Wednesday, August 16, 2006

Billions Face Water Shortages, Crisis Looms

I think I need to find a piece of property with a well or a spring or something like that. Hoist some buckets up in trees, with tubes to a main resevoir on the ground, but uphill from the tent.

Billions Face Water Shortages, Crisis Looms: Agency:

A third of the world is facing water shortages because of poor management of water resources and soaring water usage, driven mainly by agriculture, the International Water Management Institute said on Wednesday.

Water scarcity around the world was increasing faster than expected, with agriculture accounting for 80 percent of global water consumption, the world authority on fresh water management told a development conference in Canberra.

Globally, water usage had increased by six times in the past 100 years and would double again by 2050, driven mainly by irrigation and demands by agriculture, said Frank Rijsberman, the institute's director-general.
Billions of people in Asia and Africa already faced water shortages because of poor water management, he said.

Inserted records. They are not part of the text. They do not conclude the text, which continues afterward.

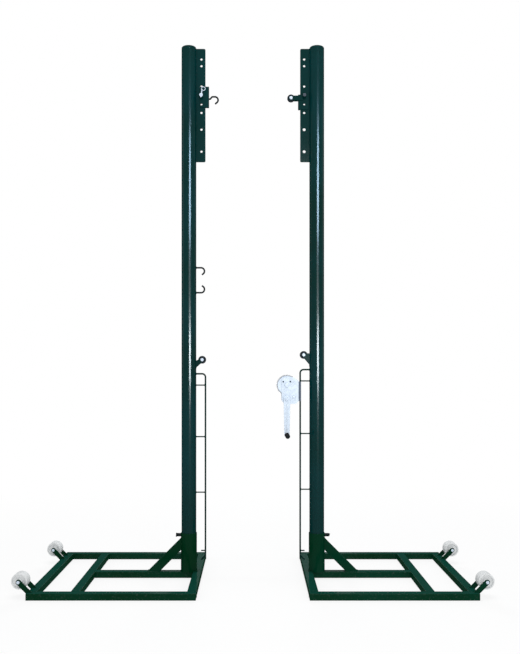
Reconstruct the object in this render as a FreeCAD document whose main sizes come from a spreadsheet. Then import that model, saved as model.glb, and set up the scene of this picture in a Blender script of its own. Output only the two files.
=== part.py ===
import FreeCAD, Part
import math
import os
import Sketcher

# A pair of free-standing court posts. Each post stands in a socket on a flat steel base
# with two transport wheels. Millimetres, +Z up, origin on the floor midway between the
# posts, X along the court's net line, Y from front to back.
# Every piece is laid out by its distance from its own post, counted towards the court,
# so that one description serves the left post (LEFT) and the right one (RIGHT).

LEFT = 1
RIGHT = -1
SIDES = {"left": LEFT, "right": RIGHT}

SIZES = {
    # Base of welded rectangular tube
    "post_x": 305, "half_depth": 390, "reach_in": 60, "reach_out": 670, "cross_at": 465,
    "rail_w": 40, "rail_high": 30, "rail_wall": 2, "rail_round": 3, "rail_round_in": 1,
    # Socket, brace and lock screw
    "socket_r": 38, "socket_bore_r": 35.5, "socket_top": 213, "socket_rim": 1,
    "brace_foot_far": 194.6, "brace_foot_near": 138, "brace_end": 20, "brace_half": 15,
    "lock_z": 202, "lock_r": 4, "lock_run": 0.05, "lock_gap": 0.4, "boss_r": 8, "boss_end": 48,
    "knob_r": 8, "knob_start": 48.4, "knob_end": 58, "bar_seat": 1.5, "bar_r": 2.5,
    "bar_reach": 13, "bar_tilt": 33,
    # Wheels and their forks
    "wheel_x": -706, "wheel_z": 74, "wheel_r": 35, "wheel_half": 29, "hub_half": 34, "hub_r": 14,
    "rim_r": 28, "rim_recess": 6, "tread_round": 6, "wheel_bore": 4.05,
    "front_fork_y": -332.5, "rear_fork_y": 275.5, "fork_gap_half": 35, "cheek_wall": 5,
    "cheek_tip_r": 11, "cheek_foot": 646.4, "cheek_lap": 7.6, "bolt_r": 4, "bolt_clear": 0.2,
    "bolt_hex": 13, "bolt_head": 5.5, "nut_high": 6.5, "bolt_tail": 2,
    # Post and cap
    "post_r": 35, "post_wall": 3, "post_top": 2528, "cap_high": 12, "cap_plug": 25,
    "cap_plug_gap": 0.2, "cap_round": 7, "root_x": 20,
    # Height plate
    "plate_half": 3, "plate_edge": 79, "plate_low": 1980, "plate_high": 2520, "plate_round": 6,
    "hole_x": 60, "hole_r": 5.5, "big_hole_r": 7,
    "hole_a": 2030, "hole_b": 2135, "hole_c": 2215, "hole_d": 2255, "hole_e": 2291,
    "hole_f": 2341, "hole_g": 2438, "hole_i": 2470,
    # Sliders
    "slide_gap": 3.3, "slide_out": 7.3, "slide_wall": 4, "fold_r": 1, "left_slide_in": 54,
    "left_slide_out": 96, "left_slide_low": 2240, "left_slide_high": 2338,
    "right_slide_in": 39, "right_slide_out": 89, "right_slide_low": 2230,
    "right_slide_high": 2300, "pin_z": 2291, "pin_r": 5, "pin_run": 0.05,
    "collar_r": 9, "collar_high": 10, "fork_plate": 3, "fork_root": 66,
    "top_pulley_x": 123, "top_pulley_z": 2284, "fork_root_half": 11, "fork_tip_r": 10.8,
    # Net hook and rope hooks of bent rod
    "rod_r": 4, "hook_z": 2281, "hook_knee_x": 102, "hook_knee_bend": 6, "hook_rise_x": 110,
    "hook_rise_bend": 10, "hook_crown_z": 2292, "hook_far_x": 139, "hook_crown_bend": 15,
    "hook_turn_z": 2270, "hook_turn_bend": 12, "hook_tip_x": 125, "hook_tip_z": 2257,
    "cleat_bend": 16, "cleat_corner": 101.3, "cleat_tip_x": 62,
    "cleat_up": 1476, "cleat_down": 1357, "cleat_rise": 34,
    # Height pins and pull ring
    "pin_tip": -3.5, "pin_seat": -29.8, "pin_head": 4, "pin_head_r": 8, "leg_half": 2.5,
    "leg_half_top": 2, "leg_round": 1,
    "leg_deep": 6, "leg_foot_z": 2278, "leg_foot_x": 59.5, "leg_top_x": 63.9,
    "leg_top_z": 2308.2, "eye_x": 64.6, "eye_z": 2311.6, "eye_r": 4.2, "eye_hole": 2,
    "eye_half": 1.5, "ring_r": 9, "ring_wire": 1.5,
    # Pulley arms
    "arm_in": 7, "arm_wall": 4, "arm_eye_r": 8.5, "rod_root": 25,
    "left_arm_x": 63.5, "left_arm_z": 1037, "left_arm_low": 987, "left_arm_high": 1026,
    "right_arm_x": 62.5, "right_arm_z": 1060, "right_arm_low": 996, "right_arm_high": 1067,
    "pulley_r": 18.5, "top_pulley_r": 17.5, "pulley_half": 6, "pulley_lip": 1.5,
    "pulley_groove": 5.5, "pulley_floor": 1.5, "pulley_bend": 2, "pulley_bore": 4.05,
    # Lacing frame of rod with three rungs
    "lace_x": 79, "lace_bend": 16, "rung_r": 3, "tail_bend": 12, "tail_knee": 103,
    "tail_x": 59.2, "tail_z": 83, "stub_z": 127, "stub_end": 58,
    "left_lace_top": 970, "left_rung_a": 916, "left_rung_b": 670, "left_rung_c": 405,
    "right_lace_top": 990, "right_rung_a": 936, "right_rung_b": 685, "right_rung_c": 419,
    # Winch bracket welded to the lacing rod
    "clip_in": 76, "clip_out": 88, "clip_half": 23, "clip_wall": 5, "clip_low": 841,
    "clip_high": 933, "clip_bolt_y": 11, "clip_bolt_low": 865, "clip_bolt_high": 915,
    "clip_bolt_r": 3, "clip_hex": 10, "clip_head": 4, "clip_nut": 5,
    # Winch frame
    "case_half": 30, "case_wall": 3, "case_out": 168, "case_top": 954, "case_low": 828,
    "case_lobe": 23, "case_round": 8, "case_toe": 101, "case_toe_round": 4, "case_heel": 841,
    "case_shoulder": 110, "case_neck": 936,
    # Drum, gears and crank
    "drum_x": 144, "drum_z": 917, "drum_core": 15, "drum_rim": 39, "drum_front": -18,
    "drum_back": 24, "drum_flange": 3, "rim_soft": 1, "axle_r": 6, "axle_run": 0.05, "axle_hex": 19,
    "axle_head": 7, "axle_nut": 9, "gear_front": -26, "gear_back": -20, "gear_tip": 49.7,
    "gear_root": 45.3, "gear_teeth": 48, "gear_gap_root": 1.35, "gear_gap_tip": 2.45,
    "pinion_z": 851, "pinion_tip": 19.7, "pinion_root": 15.3, "pinion_teeth": 18,
    "pinion_gap_root": 1.2, "pinion_gap_tip": 2.9, "gap_past": 0.8, "shaft_back": 33,
    "shaft_seat": -41, "shaft_nose": 2, "shaft_collar_r": 9, "collar_back": -30.5,
    "crank_wall": 5, "crank_eye": 16, "crank_half": 12.5, "crank_drop": 169,
    "spindle_r": 5, "spindle_end": -140, "spindle_head": 8, "spindle_rivet": 3, "grip_r": 11,
    "grip_near": -50, "grip_far": -136.5, "grip_round": 4, "grip_waist": 9.5, "grip_swell": 20,
    "swell_r": 30, "waist_r": 60, "crank_hex": 17, "crank_nut_high": 8,
    # Pawl that holds the drum
    "pawl_x": 110, "pawl_z": 861, "pawl_front": -25.5, "pawl_back": -20.5, "pawl_lift": 18,
    "pawl_boss": 7, "pawl_tail_round": 2, "pawl_bolt_r": 4, "pawl_bolt_back": -18.5,
    "pawl_bolt_head": 5, "pawl_bolt_head_r": 7,
}

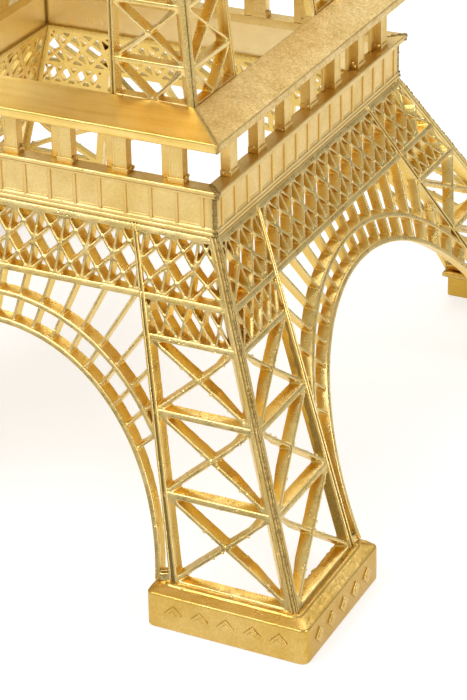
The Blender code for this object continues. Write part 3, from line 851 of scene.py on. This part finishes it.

'We will not run out of bottled water any time soon but some countries have already run out of water to produce their own food,' he said.

'Without improvements in water productivity ... the consequences of this will be even more widespread water scarcity and rapidly increasing water prices.'
The Sri Lanka-based institute, funded by international agricultural research organisations, is due to formally release its findings at a conference in Sweden later this month.

Rijsberman said water scarcity in Asia and Australia affected about 1.5 billion people and was caused by over-allocating water from rivers, while scarcity in Africa was caused by a lack of infrastructure to get the water to the people who need it.

'The water is there, the rainfall is there, but the infrastructure isn't there,' Rijsberman told reporters.
He said more needed to be done to promote rain-fed agriculture and to increase water storage in Africa, where many people live with water scarcity.